Krip Hip Nation started almost 15 years ago as part of a radio show at a radio station in Berkeley called “Pushing Limits,” after Moore produced a three-part series for the station on hip hop artists with disabilities. By communicating with people on myspace about the project, he ended up connecting with fellow activist Keith Jones, with whom he would go on to found Krip Hop Nation. Moore describes Krip Hop Nation as “…a network of musicians with disabilities around the world.” The group was started with the purpose of being an activist space for hip hop artists with disabilities.

Music had an impact on Moore’s life from the time he was young due to his father’s vast record collection, which Moore found contained the work of many black disabled blues singers. He was also influenced by hip hop later as an adult by musicians he would see on sidewalk corners when he was living in New York. Moore wasn’t accepted into mainstream hip hop circles in New York due to his disability, and was designated by the non-disabled participants in hip hop circles as the person to “watch out for the cops.” It was due to this sort of ableism Moore experienced in mainstream hip hop circles that he was inspired to start Krip Hop Nation.

Experiences with cops as a black man with a disability have inevitably colored Moore’s views on the police. In the 1980s, Moore took an interest in cases where people with disabilities were killed by the police. (According to The Center for American Progress, 50% of people killed by law enforcement have disabilities.) Moore has a long history of activism regarding police brutality that dates back to the 1980s. He even produced a documentary entitled “Where is Hope,” about two victims of police killings in California who had mental disabilities. The film was released in 2015 at the beginning of the Black Lives Matter movement. Even when working with Sins Invalid, Moore’s attempts to educate members of the Black Likes Matter Movement on disability justice didn’t create the understanding of disability issues he hoped they would attain. There was, unfortunately, an attempt to start a dialogue between members of disability justice movements he was involved with and members of the Black Lives Matter movement that was unsuccessful, even when he tried to advocate for the many black victims of police violence who also have disabilities. Moore is frustrated by what he sees as a lack of media attention for those with disabilities who are victims of police shootings.

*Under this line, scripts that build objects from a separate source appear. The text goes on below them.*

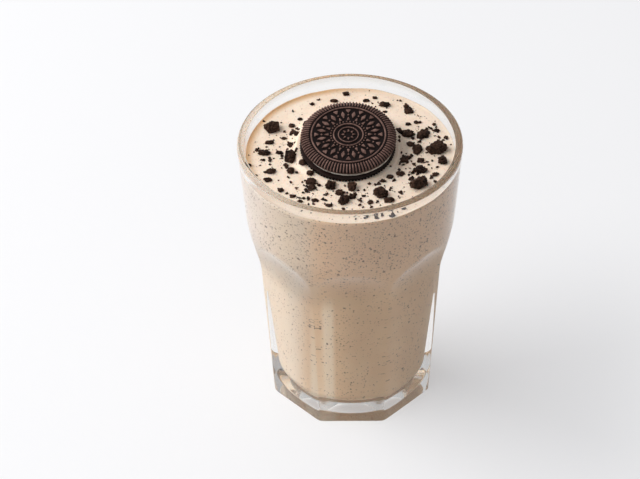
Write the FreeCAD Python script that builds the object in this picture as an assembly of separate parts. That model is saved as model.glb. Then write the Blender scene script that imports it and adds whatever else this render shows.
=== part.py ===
import FreeCAD, Part
import math
import os
import random

# A cookies-and-cream milkshake in a pressed-glass tumbler, with a chocolate sandwich biscuit
# lying on the drink and broken biscuit strewn round it.
# Millimetres, +Z up.  The origin is on the table at the middle of the glass's foot, and one of
# the eight flats of the glass faces -Y.

Vector = FreeCAD.Vector
Rotation = FreeCAD.Rotation
Z_AXIS = Vector(0, 0, 1)
AXIS_FOOT = Vector(0, 0, 0)

# ---- the glass: outside ----
GLASS_HEIGHT = 138.2        # table to the top of the lip
RIM_RADIUS = 50.0           # widest, just under the lip
LIP_THICKNESS = 3.3         # the lip is a full round of this width
BAND_FOOT_Z = 101.0         # the round upper band runs from here up to the lip
BAND_FOOT_RADIUS = 47.3
SHOULDER_MID_Z = 90.0       # the shoulder narrows the band to the eight-sided body
SHOULDER_MID_RADIUS = 46.1
FLATS = 8
FLAT_FOOT = 36.2            # from the axis to the middle of a flat, at the table
FLAT_TOP = 40.45            # the same where the cove starts
COVE_Z = 76.5               # each flat curves outwards above this height
COVE_RADIUS = 54.0          # and runs out through the band in an arch
ARRIS_BLUNT = 0.35          # how much is rounded off the arrises between the flats
FOOT_EDGE = 1.0             # bevel round the underside
PUNT_RADIUS = 25.0          # the hollow under the foot, a low cone with a flat top
PUNT_TOP_RADIUS = 18.5
PUNT_DEPTH = 4.2

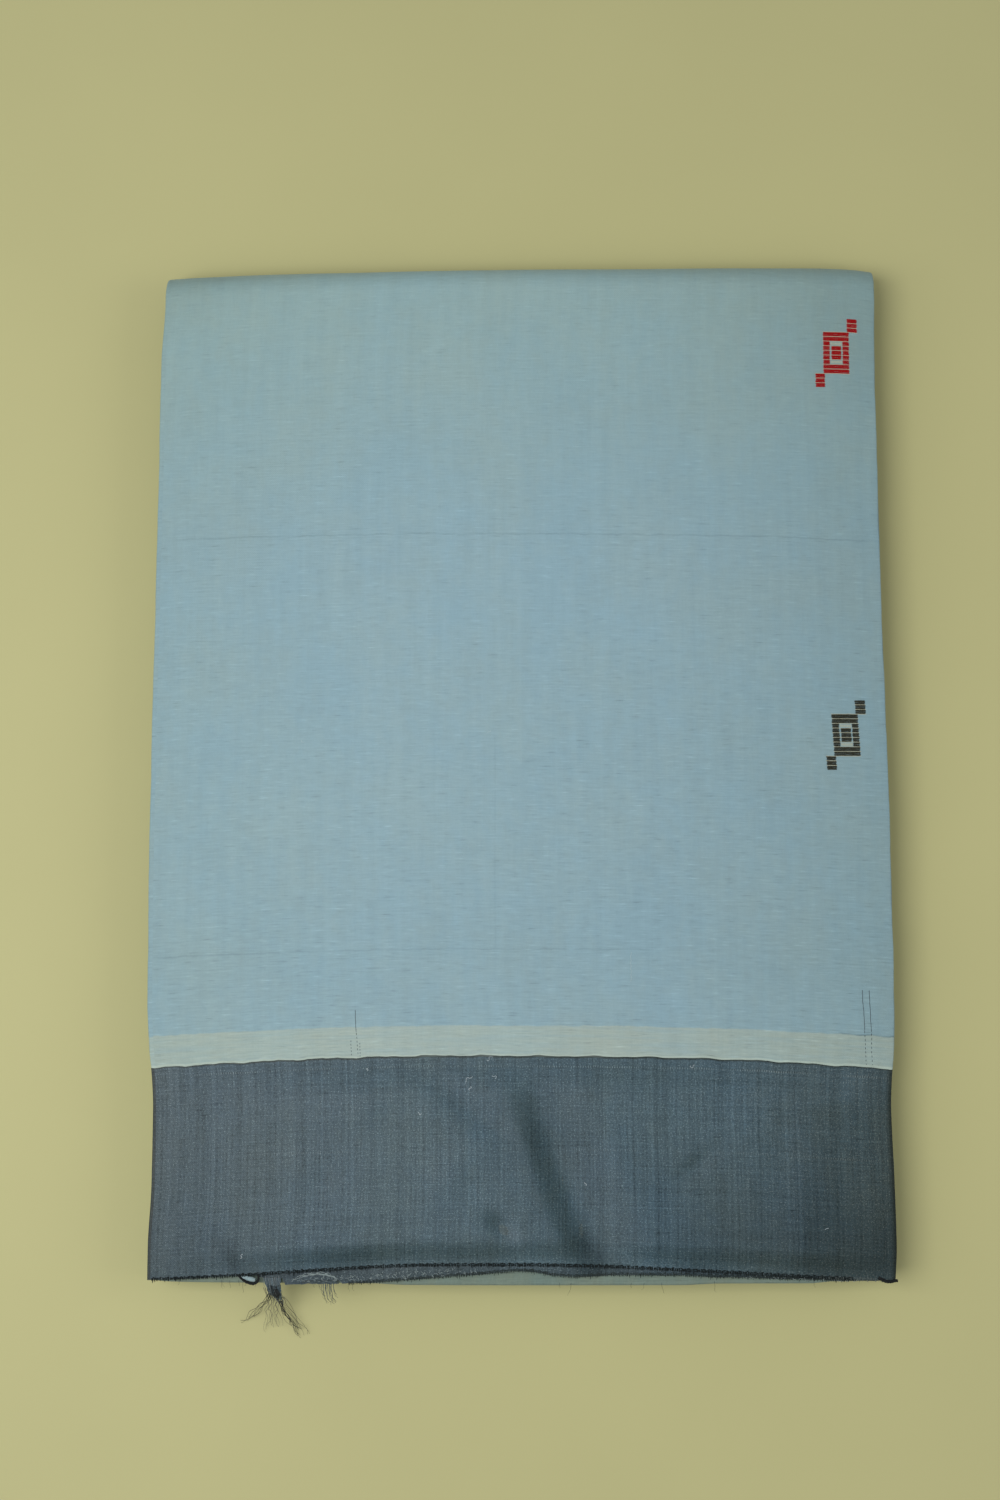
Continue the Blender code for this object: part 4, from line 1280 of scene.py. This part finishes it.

Like his advocacy surrounding police violence, Moore’s work with Krip Hop Nation continues and has seemed to come full circle given his paralympic history. Krip Hop Nation contributed music for “Rising Phoenix,” a documentary about a group of Paralympians preparing for the 2016 games in Rio de Janeiro. which garnered the group an Emmy award along with his fellow Krip Hip Nation co-contributors Keith Jones, Toni A Hickman and George “ TrAgic” Doman. Currently, Moore is attending the University of California Los Angeles and working toward his goal of a Phd in linguistic anthropology. Additionally, he is also currently working towards the goal of being able to purchase a building that would house what he calls a “Krip Hop Institute,” that would serve as a physical space for the group’s work. His hopes for the space includes that it will have an art gallery, music studio, library and performance space for musicians with disabilities, and to be a gathering space for disabled people in general. Moore’s hope is that the space will be ready in time for the 2024 Olympics which will be held in Los Angeles. The space would be a fitting way to commemorate the work of Krip Hop Nation.

In reflecting on Krip Hop’s legacy, Moore is quick to point out that despite his central role in the organization, the work of Krip Hop Nation goes well beyond just him. “Krip Hop is more than just myself,” he explains, adding “We’ve got chapters all over the world.” But he points out that ensuring Krip Hop continues is very much an independent effort, with the group not receiving outside assistance. He also observes that it is because of the long history and effort that has been put into building the group that Krip Hop Nation is receiving the opportunities that it is today. “What’s so amazing is that we’ve been doing this for 15 years, no grants, no money….we built this all just doing it ourselves. So now, today, things are coming to us…because we’ve built it for 15 years on our own dime,” he explains, and shares the story of a hip hop artist in Kenya who Krip Hop has helped provide funds for so that he can buy equipment to make his music, and how members of Krip Hop Nation in Uganda not only make music, but are politically active in protesting objectionable conditions that are permitted by the country’s government.

It’s ironic that Moore is now giving musicians with disabilities around the world the ability to make music after he was not given that opportunity in his youth by the “mainstream” hip hop musicians in New York. Moore’s legacy is one of speaking out on important issues such as police brutality and providing those with disabilities an opportunity to have an outlet for creative expression through music.